30 Then hear thou from heaven thy dwelling place, and forgive, and render unto every man according unto all his ways, whose heart thou knowest; (for thou only knowest the hearts of the children of men:) 31 That they may fear thee, to walk in thy ways, so long as they live in the land which thou gavest unto our fathers. 32 Moreover concerning the stranger, which is not of thy people Israel, but is come from a far country for thy great name’s sake, and thy mighty hand, and thy stretched out arm; if they come and pray in this house; 33 Then hear thou from the heavens, [even] from thy dwelling place, and do according to all that the stranger calleth to thee for; that all people of the earth may know thy name, and fear thee, as [doth] thy people Israel, and may know that this house which I have built is called by thy name. 34 If thy people go out to war against their enemies by the way that thou shalt send them, and they pray unto thee toward this city which thou hast chosen, and the house which I have built for thy name; 35 Then hear thou from the heavens their prayer and their supplication, and maintain their cause. 36 If they sin against thee, (for [there is] no man which sinneth not,) and thou be angry with them, and deliver them over before [their] enemies, and they carry them away captives unto a land far off or near; 37 Yet [if] they bethink themselves in the land whither they are carried captive, and turn and pray unto thee in the land of their captivity, saying, We have sinned, we have done amiss, and have dealt wickedly; 38 If they return to thee with all their heart and with all their soul in the land of their captivity, whither they have carried them captives, and pray toward their land, which thou gavest unto their fathers, and [toward] the city which thou hast chosen, and toward the house which I have built for thy name: 39 Then hear thou from the heavens, [even] from thy dwelling place, their prayer and their supplications, and maintain their cause, and forgive thy people which have sinned against thee. 40 Now, my God, let, I beseech thee, thine eyes be open, and [let] thine ears [be] attent unto the prayer [that is made] in this place. 41 Now therefore arise, O LORD God, into thy resting place, thou, and the ark of thy strength: let thy priests, O LORD God, be clothed with salvation, and let thy saints rejoice in goodness. 42 O LORD God, turn not away the face of thine anointed: remember the mercies of David thy servant.
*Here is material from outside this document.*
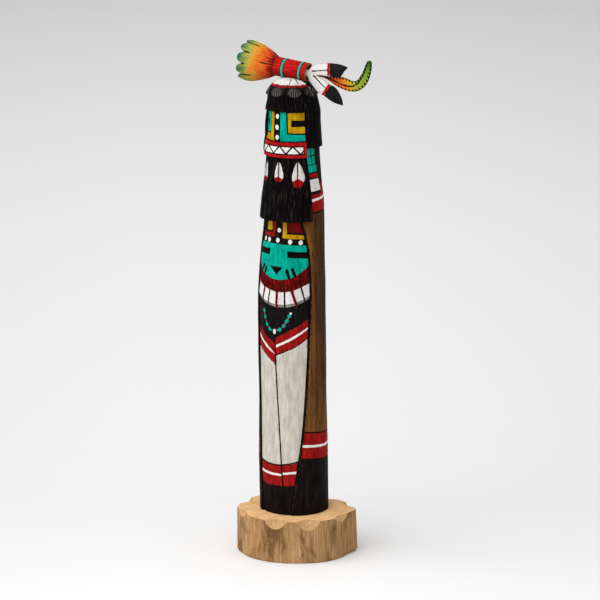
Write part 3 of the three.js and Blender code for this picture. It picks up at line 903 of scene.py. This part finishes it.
def build_figure():
    bearing, share, radius, zone, inside, lock = figure_rows()
    height = share * FIGURE_HEIGHT
    paint = {layer: np.full(bearing.shape, OUTSIDE) for layer in LAYERS}
    surface = SimpleNamespace(
        paint=paint, bearing=bearing, share=share, height=height, radius=radius, zone=zone, inside=inside,
    )
    for paint_on in (paint_panel, paint_robe, paint_head, paint_crown):
        paint_on(surface)
    points = cylinder(bearing, carve(surface), BASE_HEIGHT + height)
    points[..., :2] += smooth(LEAN, share)[..., None] * TRUNK_RADIUS * np.array(LEAN_WAY)
    paint["lock"] = lock
    paint["ridge"] = np.where(zone == CROWN_ZONE, OUTSIDE, 0.45 - np.abs(inside + 0.5))
    # Painted shade: the wood darkens from the front towards the sides and back, more so higher up.
    paint["stain"] = ease(np.abs(bearing), 56, 82) * (0.6 + 0.4 * ease(height, 70, 150))
    return capped_mesh("painted_figure", bed_stem(points), paint, (0,), 40)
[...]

Solomon acknowledges ahead of time perhaps by the spirit of prophecy that the people will rebel and sin against God. No doubt to the people assembled there these were not welcome words. However Solomon openly acknowledges the capacity of the nation to stray from the hand of God and asks for forgiveness ahead of time. What can we learn from this? God makes many promises to us in His word and these promises are not based upon sinless perfection. God takes your humanity into account when He makes you a promise. When people look at your humanity they will find many pretenses to suggest you cannot have what God has promised. Likewise when you examine yourself from that perspective you may see many reasons why you cannot have what God has assured you in His word. This is the very definition of condemnation. God knows your frame. He knows you will falter and fail. He promises to you anyway. That doesn’t mean that you have a license to disobey – on the contrary because God is merciful you continue to seek His face even when you falter and fail – and in so doing your destiny will be assured.